24 May 2022 | 12:11 UTC

Crude in floating storage falls despite Russian oil on water reaching elevated levels

Highlights

More Russian oil flows to Asia, increasing ton-mile demand

89 million barrels of crude held in tankers: Kpler

The volume of crude oil in tankers worldwide has fallen to an eight-week low, even as Russian oil on the water rises to new highs, according to data intelligence firm Kpler.

For the week beginning May 23, Kpler estimates volumes of crude in floating storage at 89 million barrels, the lowest since April 3. The Kpler estimate is based on the volume of oil on tankers idled offshore for seven days or more.

A steeply backwardated structure in crude oil markets has generally disincentivized storage, although more Russian oil is flowing long-distance into Asian markets, away from Europe due to the threat of potential Western sanctions following its invasion of Ukraine, market sources said.

Kpler estimates that almost 68 million barrels of Russian crude is currently on water, the highest for at least six years, when the company started recording this data.

Reluctance from typical markets in Europe to buy Russian oil has had a major impact on its key crude grade Urals, which is trading at record low differentials to other grades.

Platts assessed Urals at $79.065/b May 23, compared with Dated Brent at $115.525/b, S&P Global Commodity Insights data showed. On Feb. 23, the day before the Russian invasion of Ukraine, Platts assessed Urals at $90.72/b and Dated Brent at $100.48/b.

Floating crude volumes worldwide have fallen back sharply since 2020, when the oil market was facing a severe glut due to both supply and demand shocks caused by the oil price war and the COVID-19 pandemic.

Crude in floating storage peaked at over 203 million barrels in late June, Kpler data showed. Since last year, crude stored on tankers has been on a broader downward trend as oil demand has rebounded.

Changing flows

"The dislocation between physical oil demand and supply directly related to the Russia-Ukraine conflict led to an increase in long-haul voyages from the US Gulf Coast and the East of Suez to Europe, replacing missing Russian barrels," said Hafnia Tankers in its 2021 annual report published on May 23.

Russia is a significant supplier of oil to the world, typically exporting more than 7 million b/d of crude and petroleum products or some 13% of total oil trade. Europe is particularly dependent, with Russia generally supplying about 2.7 million b/d to the region.

Russian crude exports have remained resilient so far in April and May despite a fall in crude production in the country.

China's independent refiners have rekindled their taste for Russia's ESPO crude, while India's big refiners have recently bought a sizable amount of Urals.

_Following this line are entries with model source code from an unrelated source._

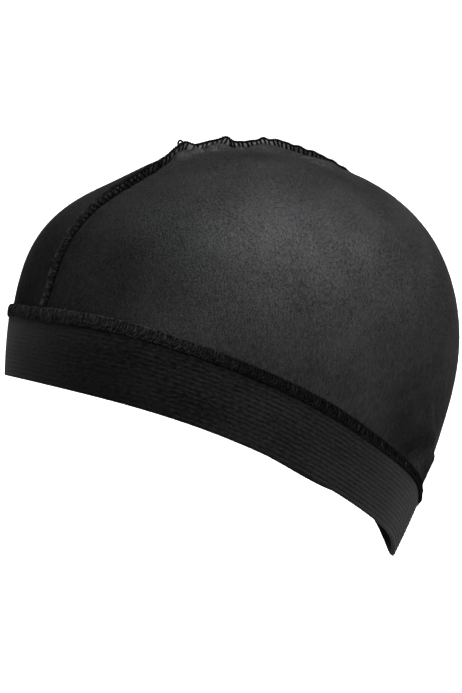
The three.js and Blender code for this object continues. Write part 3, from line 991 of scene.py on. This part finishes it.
camera = bpy.data.objects.new("camera", camera_data)
matrix = Matrix.Identity(4)
for i in range(3):
    matrix[i][0], matrix[i][1], matrix[i][2], matrix[i][3] = right[i], up[i], back[i], place[i]
camera.matrix_world = matrix
bpy.context.scene.collection.objects.link(camera)
bpy.context.scene.camera = camera


# Three soft lights: one overhead, one broad and near from the upper right, and one from the right
CAP_MIDDLE = np.array([0.0, 0.0, 0.03])


def aimed_light(name, kind, direction, energy, distance=0.0):
    """A light that shines at the cap from a direction given as shares of camera right, up and back."""
    data = bpy.data.lights.new(name, kind)
    data.energy = energy
    light = bpy.data.objects.new(name, data)
    toward = unit(right * direction[0] + up * direction[1] + back * direction[2])
    sideways = unit(np.cross(back, toward))
    turned = Matrix(np.stack([sideways, np.cross(toward, sideways), toward], axis=1).tolist())
    light.rotation_mode = "QUATERNION"
    light.rotation_quaternion = turned.to_quaternion()
    light.location = CAP_MIDDLE + toward * distance
    bpy.context.scene.collection.objects.link(light)
    return data


overhead = aimed_light("overhead", "SUN", (0.15, 0.97, 0.1), 9.2)
overhead.angle = math.radians(40)
key = aimed_light("key", "AREA", (0.56, 0.7, 0.44), 17.5, 0.9)
key.size = 0.6
side = aimed_light("side", "SUN", (0.9, 0.42, 0.05), 5.6)
side.angle = math.radians(30)

# The room is pale near the horizon, behind the floor's edge, and dim overhead
world = bpy.data.worlds.new("studio")
world.use_nodes = True
sky = world.node_tree
sky_place = sky.nodes.new("ShaderNodeTexCoord")
sky_parts = sky.nodes.new("ShaderNodeSeparateXYZ")
sky_shade = sky.nodes.new("ShaderNodeMapRange")
sky.links.new(sky_place.outputs["Generated"], sky_parts.inputs[0])
sky.links.new(sky_parts.outputs["Z"], sky_shade.inputs["Value"])
for socket, value in (("From Min", 0.1), ("From Max", 0.35), ("To Min", 1.0), ("To Max", 0.1)):
    sky_shade.inputs[socket].default_value = value
sky.links.new(sky_shade.outputs[0], sky.nodes["Background"].inputs["Color"])
bpy.context.scene.world = world
bpy.context.scene.view_settings.view_transform = "Standard"
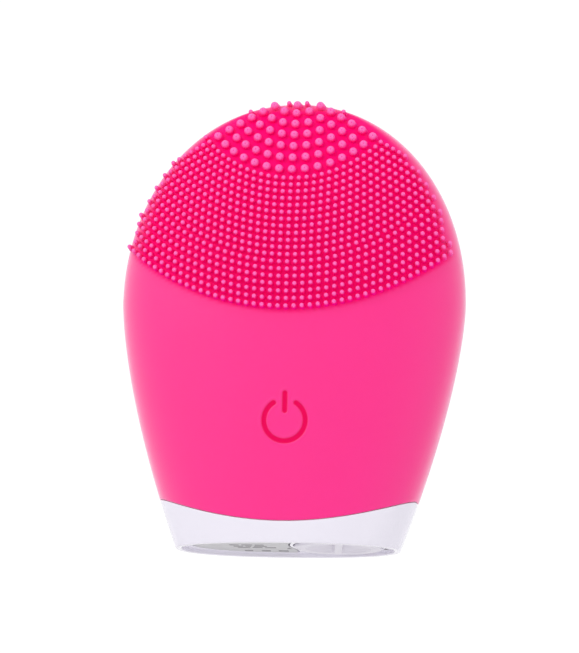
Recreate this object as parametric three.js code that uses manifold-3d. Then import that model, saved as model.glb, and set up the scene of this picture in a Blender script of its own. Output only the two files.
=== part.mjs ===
// A battery-powered facial cleansing brush: a silicone-covered egg with bristles on its upper front,
// a power button low on its front, and a white base with a twist-off battery cap underneath.
//
// Millimetres. The origin is the middle of the base's rim, +Z runs up to the crest, the bristles and the
// button face -Y, and +X is to the right of a person who looks at the front.

import * as THREE from "three";
import { mergeVertices } from "three/addons/utils/BufferGeometryUtils.js";
import Module from "manifold-3d";

const wasm = await Module();
wasm.setup();

// Outer form: every level is a rounded oval, HALF_WIDTH across X and HALF_DEPTH across Y at its fullest.
const HEIGHT = 87.6;
const HALF_WIDTH = 33.3;
const WIDEST_AT = 47.7;
const BASE_HALF_WIDTH = 21.6;
const HALF_DEPTH = 13.9;
const DEEPEST_AT = 40.0;
const BASE_HALF_DEPTH = 11.5;
const OVAL_POWER = 2.25;
const CROWN_POWER = 2.05;
const WAIST_POWER = 1.53;
const DEPTH_WAIST_POWER = 1.6;
const FORM_SIDES = 32;
const FORM_LEVELS = 13;

// Clearance between neighbours, and wall thicknesses.
const GAP = 0.3;
const SLEEVE_WALL = 1.6;
const SHELL_WALL = 1.6;
const CAP_WALL = 1.6;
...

However, analysts from S&P Global Commodity Insights expect Russian crude exports to fall in the coming weeks, with EU sanctions only permitting "strictly necessary" deals with Russian companies from May 15.

"We currently assume peak disruptions of 2.8 million b/d will be reached by August, but a slower timetable and/or lower supply impact are clearly possible if the EU is unable to agree on explicit import sanctions or European financial or potential shipping restrictions do not curtail re-routed shipments to the degree we expected," the analysts said in a recent note.

On May 19, Russian Deputy Prime Minister Alexander Novak said that, after a fall of 1 million b/d in April, Russian oil production had risen by 200,000-300,000 b/d in May and will continue to increase next month.

The latest Platts OPEC+ survey estimated that Russian crude output plunged to 9.14 million b/d in April, far below its quota of 10.44 million b/d under the OPEC+ crude production agreement, which does not include condensate.